#### What the task requires
Return only the lines running from the line with "const hat = new THREE.Group();" down to the line with "record = json.load(file)", both included, exactly as they appear.

— Start of Task material —

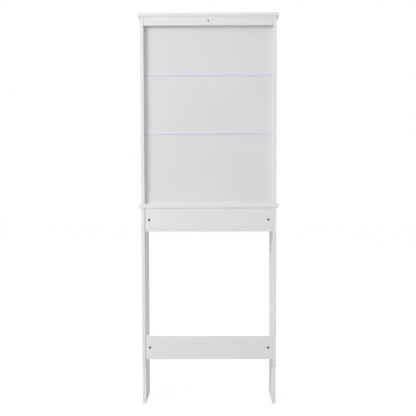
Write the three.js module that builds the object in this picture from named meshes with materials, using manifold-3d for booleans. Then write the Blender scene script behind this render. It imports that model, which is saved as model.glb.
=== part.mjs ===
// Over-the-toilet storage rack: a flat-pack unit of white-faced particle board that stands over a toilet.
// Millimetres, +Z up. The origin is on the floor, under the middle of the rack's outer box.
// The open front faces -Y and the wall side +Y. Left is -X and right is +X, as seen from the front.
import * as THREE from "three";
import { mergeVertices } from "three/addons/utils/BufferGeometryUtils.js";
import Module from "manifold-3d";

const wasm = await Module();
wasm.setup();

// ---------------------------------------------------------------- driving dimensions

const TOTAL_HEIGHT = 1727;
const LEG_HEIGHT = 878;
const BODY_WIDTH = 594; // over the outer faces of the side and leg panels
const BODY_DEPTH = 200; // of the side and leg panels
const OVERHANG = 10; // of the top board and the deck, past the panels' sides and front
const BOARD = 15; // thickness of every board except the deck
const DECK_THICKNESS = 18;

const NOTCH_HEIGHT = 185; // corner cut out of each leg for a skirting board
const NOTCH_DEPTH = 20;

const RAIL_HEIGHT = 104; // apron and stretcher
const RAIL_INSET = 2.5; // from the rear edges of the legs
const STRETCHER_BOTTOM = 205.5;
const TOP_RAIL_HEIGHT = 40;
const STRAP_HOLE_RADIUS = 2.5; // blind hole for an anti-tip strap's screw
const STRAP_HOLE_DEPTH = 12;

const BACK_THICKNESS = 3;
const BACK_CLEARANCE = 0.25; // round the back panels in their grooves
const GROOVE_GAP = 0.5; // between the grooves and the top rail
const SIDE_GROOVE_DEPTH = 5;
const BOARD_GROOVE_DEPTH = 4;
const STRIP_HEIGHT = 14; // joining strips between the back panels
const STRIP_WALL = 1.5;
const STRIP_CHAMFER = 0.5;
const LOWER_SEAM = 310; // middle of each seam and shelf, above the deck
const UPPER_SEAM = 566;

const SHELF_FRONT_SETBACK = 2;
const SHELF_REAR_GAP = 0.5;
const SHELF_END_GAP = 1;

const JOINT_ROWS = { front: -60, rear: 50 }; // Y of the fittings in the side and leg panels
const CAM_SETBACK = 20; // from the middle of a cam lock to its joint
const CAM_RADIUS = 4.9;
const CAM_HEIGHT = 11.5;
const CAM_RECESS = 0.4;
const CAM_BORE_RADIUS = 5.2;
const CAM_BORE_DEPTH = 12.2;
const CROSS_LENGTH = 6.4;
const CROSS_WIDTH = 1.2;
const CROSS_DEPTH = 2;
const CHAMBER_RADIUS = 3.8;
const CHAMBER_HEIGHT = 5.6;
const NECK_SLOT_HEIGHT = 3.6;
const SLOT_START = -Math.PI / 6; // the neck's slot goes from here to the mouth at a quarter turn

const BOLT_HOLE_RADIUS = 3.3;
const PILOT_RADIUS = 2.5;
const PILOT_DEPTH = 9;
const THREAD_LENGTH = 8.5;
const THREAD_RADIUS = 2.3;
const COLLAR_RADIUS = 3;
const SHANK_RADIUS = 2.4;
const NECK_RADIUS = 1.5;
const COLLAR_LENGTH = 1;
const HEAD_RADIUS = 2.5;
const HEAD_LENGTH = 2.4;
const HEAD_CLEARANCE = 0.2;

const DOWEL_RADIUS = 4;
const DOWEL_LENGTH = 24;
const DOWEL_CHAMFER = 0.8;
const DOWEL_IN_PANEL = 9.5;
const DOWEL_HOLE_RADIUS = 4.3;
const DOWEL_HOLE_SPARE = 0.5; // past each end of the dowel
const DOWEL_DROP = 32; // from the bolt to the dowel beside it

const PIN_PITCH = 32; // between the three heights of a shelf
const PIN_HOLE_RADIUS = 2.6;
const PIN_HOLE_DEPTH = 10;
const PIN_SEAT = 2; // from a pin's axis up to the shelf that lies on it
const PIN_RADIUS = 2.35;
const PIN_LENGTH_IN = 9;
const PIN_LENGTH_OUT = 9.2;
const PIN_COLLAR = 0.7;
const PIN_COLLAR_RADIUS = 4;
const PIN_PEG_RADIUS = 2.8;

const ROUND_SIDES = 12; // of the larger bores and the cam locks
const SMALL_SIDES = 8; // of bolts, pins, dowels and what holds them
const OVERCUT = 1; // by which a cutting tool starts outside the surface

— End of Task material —
— Start of Task material —

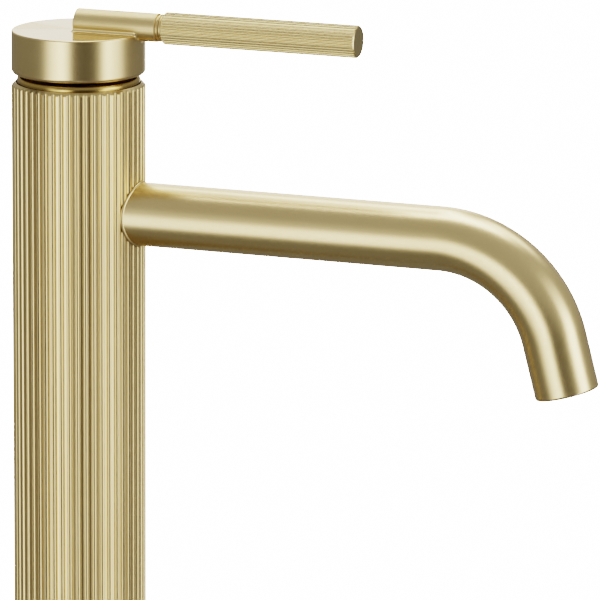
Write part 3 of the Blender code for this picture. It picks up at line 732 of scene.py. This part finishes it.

— End of Task material —
— Start of Task material —

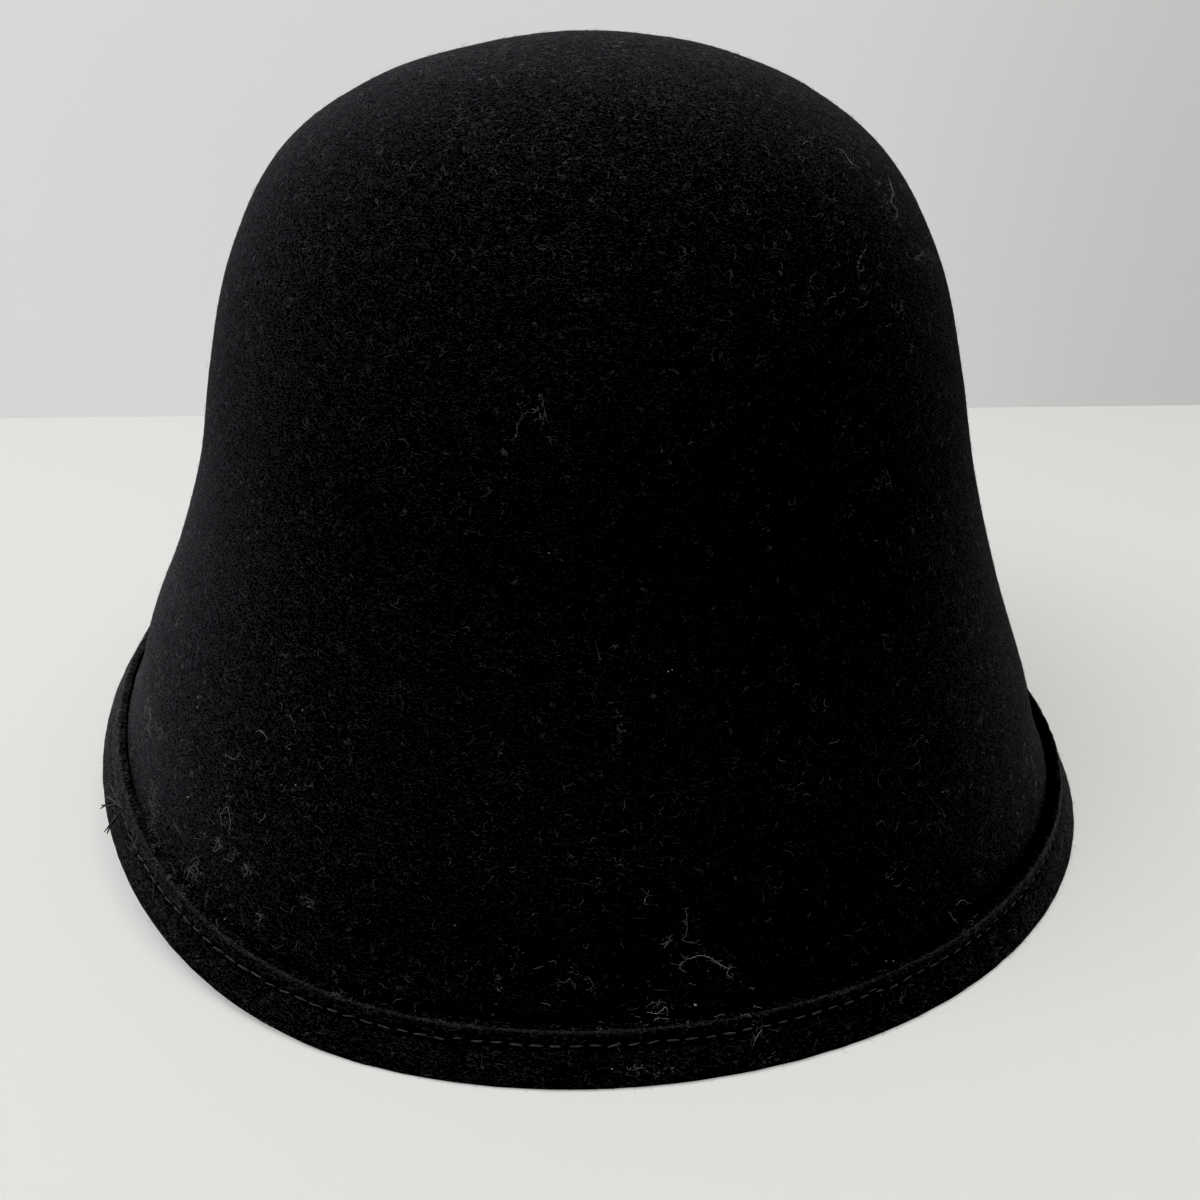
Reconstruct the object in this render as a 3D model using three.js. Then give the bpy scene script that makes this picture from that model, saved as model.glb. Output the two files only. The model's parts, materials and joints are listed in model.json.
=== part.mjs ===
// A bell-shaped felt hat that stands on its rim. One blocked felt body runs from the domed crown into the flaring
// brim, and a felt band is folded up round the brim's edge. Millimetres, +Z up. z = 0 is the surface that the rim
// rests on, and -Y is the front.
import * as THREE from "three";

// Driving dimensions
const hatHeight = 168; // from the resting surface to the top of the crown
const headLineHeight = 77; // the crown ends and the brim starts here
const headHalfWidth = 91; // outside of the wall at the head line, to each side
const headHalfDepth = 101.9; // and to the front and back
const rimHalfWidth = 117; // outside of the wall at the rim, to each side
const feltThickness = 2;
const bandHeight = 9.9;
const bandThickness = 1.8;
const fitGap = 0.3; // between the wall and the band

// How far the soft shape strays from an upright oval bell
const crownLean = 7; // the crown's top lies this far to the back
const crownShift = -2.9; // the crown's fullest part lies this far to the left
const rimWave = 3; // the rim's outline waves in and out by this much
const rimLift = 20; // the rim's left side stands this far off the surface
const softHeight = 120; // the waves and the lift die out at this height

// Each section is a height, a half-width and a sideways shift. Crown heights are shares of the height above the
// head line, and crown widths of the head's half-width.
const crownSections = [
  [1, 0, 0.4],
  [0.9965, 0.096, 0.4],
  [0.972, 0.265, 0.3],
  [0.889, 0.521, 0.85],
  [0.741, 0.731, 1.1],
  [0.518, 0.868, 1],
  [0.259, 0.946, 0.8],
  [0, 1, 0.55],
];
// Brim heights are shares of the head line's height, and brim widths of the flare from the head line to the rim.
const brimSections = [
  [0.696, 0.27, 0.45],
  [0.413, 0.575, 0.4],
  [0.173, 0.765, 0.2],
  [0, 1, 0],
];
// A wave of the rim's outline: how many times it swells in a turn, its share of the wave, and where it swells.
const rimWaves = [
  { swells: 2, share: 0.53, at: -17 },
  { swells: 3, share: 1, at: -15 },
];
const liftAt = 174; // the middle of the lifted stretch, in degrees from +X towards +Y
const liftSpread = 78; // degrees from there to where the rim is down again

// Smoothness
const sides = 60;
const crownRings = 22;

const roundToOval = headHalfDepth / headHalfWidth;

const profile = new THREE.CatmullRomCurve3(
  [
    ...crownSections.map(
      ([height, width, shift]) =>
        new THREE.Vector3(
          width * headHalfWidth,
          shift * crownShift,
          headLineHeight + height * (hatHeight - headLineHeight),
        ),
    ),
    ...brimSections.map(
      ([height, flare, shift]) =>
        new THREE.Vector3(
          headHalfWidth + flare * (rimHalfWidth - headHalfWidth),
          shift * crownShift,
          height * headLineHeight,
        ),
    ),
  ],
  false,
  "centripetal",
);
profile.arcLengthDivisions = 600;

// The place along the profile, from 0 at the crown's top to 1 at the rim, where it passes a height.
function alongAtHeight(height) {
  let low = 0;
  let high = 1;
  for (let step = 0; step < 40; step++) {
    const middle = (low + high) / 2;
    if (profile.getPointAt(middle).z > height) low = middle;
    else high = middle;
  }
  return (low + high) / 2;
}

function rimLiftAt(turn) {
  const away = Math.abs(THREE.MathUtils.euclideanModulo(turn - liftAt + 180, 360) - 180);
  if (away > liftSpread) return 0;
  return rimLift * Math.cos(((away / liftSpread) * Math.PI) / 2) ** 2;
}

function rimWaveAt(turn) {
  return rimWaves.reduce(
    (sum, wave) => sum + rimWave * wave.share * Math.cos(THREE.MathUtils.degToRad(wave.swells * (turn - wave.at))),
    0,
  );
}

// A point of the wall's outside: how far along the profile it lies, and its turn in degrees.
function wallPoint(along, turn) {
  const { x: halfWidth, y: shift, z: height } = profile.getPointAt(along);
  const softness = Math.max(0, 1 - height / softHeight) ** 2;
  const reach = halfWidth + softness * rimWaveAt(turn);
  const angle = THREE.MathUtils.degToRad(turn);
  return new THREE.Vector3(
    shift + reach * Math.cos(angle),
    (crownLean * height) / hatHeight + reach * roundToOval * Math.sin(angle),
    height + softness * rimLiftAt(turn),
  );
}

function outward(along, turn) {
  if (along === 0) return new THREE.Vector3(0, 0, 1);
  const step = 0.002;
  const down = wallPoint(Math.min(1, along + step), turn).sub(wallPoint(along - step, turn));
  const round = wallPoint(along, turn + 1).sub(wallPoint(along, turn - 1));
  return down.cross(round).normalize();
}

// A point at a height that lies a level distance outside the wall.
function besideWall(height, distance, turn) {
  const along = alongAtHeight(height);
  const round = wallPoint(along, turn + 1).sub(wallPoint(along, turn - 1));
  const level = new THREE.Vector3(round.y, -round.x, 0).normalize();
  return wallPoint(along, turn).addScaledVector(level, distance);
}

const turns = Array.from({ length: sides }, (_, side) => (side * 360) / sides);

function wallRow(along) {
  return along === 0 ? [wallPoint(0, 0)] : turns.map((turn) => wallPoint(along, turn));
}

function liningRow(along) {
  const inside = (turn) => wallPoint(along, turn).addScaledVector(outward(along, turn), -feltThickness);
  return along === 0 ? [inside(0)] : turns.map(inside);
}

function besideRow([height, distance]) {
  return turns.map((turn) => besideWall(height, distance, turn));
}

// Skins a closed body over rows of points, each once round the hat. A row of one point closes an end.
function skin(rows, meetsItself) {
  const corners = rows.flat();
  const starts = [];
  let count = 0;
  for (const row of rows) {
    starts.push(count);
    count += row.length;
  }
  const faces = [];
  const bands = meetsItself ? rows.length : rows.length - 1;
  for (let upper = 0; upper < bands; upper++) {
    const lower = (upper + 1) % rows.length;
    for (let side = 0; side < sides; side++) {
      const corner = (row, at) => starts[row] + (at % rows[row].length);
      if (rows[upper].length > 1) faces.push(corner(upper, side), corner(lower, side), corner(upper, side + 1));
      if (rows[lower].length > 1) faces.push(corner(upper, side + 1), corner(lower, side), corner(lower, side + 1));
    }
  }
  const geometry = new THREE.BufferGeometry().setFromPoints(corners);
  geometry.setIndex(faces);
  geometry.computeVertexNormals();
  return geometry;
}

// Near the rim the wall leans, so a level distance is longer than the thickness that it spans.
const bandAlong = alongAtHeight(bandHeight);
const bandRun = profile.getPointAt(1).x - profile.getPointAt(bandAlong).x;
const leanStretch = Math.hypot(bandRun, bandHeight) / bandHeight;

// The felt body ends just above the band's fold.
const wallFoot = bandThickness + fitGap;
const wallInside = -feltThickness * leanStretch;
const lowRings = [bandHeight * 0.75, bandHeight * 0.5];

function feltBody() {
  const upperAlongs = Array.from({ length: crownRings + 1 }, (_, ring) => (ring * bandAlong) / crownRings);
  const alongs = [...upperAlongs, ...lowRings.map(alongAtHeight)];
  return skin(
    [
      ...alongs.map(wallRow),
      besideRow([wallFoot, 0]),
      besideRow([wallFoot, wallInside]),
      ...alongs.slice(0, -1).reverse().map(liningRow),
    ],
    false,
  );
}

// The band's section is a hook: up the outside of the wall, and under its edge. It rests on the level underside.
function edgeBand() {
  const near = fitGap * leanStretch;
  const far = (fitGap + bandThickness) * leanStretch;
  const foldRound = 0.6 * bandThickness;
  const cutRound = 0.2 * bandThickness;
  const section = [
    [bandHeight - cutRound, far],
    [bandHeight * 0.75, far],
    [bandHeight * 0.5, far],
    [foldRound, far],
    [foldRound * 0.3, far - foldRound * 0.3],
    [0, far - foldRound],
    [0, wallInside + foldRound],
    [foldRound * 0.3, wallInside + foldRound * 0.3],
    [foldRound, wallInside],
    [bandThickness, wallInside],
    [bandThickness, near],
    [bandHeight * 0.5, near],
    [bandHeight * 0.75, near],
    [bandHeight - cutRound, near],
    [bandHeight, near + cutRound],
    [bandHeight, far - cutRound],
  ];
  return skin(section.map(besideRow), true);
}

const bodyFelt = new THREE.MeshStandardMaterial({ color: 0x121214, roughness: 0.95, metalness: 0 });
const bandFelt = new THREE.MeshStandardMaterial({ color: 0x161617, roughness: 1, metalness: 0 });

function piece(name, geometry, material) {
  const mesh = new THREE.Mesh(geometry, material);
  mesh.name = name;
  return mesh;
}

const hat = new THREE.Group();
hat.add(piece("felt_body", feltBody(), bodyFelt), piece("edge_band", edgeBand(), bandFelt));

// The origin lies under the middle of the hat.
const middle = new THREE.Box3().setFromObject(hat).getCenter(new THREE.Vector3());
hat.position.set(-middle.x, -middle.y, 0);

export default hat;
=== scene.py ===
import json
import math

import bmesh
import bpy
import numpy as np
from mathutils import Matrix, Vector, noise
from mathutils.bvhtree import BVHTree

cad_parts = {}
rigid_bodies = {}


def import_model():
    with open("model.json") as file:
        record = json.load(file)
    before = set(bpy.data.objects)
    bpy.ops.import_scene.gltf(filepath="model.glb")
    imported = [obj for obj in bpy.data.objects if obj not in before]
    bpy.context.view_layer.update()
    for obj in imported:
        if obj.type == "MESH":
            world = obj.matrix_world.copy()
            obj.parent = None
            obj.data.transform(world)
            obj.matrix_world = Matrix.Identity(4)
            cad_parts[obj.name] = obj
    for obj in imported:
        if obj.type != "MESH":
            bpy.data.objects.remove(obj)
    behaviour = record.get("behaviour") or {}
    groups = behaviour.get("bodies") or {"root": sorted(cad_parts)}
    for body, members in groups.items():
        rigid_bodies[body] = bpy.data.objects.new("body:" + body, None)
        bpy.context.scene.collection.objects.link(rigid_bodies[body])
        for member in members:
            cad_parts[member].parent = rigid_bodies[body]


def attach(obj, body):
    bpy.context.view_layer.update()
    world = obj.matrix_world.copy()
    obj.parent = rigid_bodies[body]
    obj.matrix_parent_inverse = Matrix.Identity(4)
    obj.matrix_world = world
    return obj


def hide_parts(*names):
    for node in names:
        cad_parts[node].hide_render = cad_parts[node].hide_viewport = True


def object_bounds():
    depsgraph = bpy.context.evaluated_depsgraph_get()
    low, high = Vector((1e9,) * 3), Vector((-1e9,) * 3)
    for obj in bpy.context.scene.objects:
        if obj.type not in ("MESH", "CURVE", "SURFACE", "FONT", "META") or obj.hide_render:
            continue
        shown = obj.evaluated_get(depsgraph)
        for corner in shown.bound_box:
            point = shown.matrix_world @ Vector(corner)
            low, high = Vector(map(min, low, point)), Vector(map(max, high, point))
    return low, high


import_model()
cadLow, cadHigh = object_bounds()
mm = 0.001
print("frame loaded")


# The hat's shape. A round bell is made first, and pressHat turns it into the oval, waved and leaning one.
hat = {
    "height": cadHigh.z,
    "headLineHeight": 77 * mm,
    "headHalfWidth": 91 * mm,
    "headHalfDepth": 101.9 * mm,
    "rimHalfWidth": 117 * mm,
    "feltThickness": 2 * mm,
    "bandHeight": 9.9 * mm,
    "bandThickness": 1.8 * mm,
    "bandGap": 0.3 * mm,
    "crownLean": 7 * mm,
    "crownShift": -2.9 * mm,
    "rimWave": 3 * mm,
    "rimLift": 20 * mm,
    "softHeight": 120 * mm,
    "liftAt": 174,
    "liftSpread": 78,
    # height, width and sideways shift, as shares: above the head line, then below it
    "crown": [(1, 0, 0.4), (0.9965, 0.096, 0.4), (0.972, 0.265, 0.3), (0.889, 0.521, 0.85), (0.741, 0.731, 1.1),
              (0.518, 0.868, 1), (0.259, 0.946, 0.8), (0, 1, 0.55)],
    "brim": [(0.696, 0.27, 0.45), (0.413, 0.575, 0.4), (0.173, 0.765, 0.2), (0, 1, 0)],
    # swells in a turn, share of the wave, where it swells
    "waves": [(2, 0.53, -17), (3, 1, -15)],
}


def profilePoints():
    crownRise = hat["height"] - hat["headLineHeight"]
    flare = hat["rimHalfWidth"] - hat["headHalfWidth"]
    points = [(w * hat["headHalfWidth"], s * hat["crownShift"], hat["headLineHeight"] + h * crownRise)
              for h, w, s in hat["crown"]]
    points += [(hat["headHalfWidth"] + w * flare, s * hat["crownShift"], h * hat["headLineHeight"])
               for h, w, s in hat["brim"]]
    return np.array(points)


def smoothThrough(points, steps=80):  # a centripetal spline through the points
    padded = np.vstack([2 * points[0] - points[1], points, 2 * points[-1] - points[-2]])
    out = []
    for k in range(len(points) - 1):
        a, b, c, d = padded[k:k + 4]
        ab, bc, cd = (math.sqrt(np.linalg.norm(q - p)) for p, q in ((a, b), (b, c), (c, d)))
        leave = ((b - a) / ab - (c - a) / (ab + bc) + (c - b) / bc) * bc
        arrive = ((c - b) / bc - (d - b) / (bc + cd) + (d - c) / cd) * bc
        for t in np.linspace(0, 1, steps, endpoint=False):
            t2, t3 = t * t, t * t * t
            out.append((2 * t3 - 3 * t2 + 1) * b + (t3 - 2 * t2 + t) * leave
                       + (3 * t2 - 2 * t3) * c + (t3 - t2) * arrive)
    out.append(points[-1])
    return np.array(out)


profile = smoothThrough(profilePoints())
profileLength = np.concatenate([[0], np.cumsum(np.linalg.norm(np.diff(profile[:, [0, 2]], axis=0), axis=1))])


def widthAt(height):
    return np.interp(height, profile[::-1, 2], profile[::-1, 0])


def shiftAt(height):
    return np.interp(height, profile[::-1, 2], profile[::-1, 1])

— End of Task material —

#### Response to the task
const hat = new THREE.Group();
hat.add(piece("felt_body", feltBody(), bodyFelt), piece("edge_band", edgeBand(), bandFelt));

// The origin lies under the middle of the hat.
const middle = new THREE.Box3().setFromObject(hat).getCenter(new THREE.Vector3());
hat.position.set(-middle.x, -middle.y, 0);

export default hat;
=== scene.py ===
import json
import math

import bmesh
import bpy
import numpy as np
from mathutils import Matrix, Vector, noise
from mathutils.bvhtree import BVHTree

cad_parts = {}
rigid_bodies = {}


def import_model():
    with open("model.json") as file:
        record = json.load(file)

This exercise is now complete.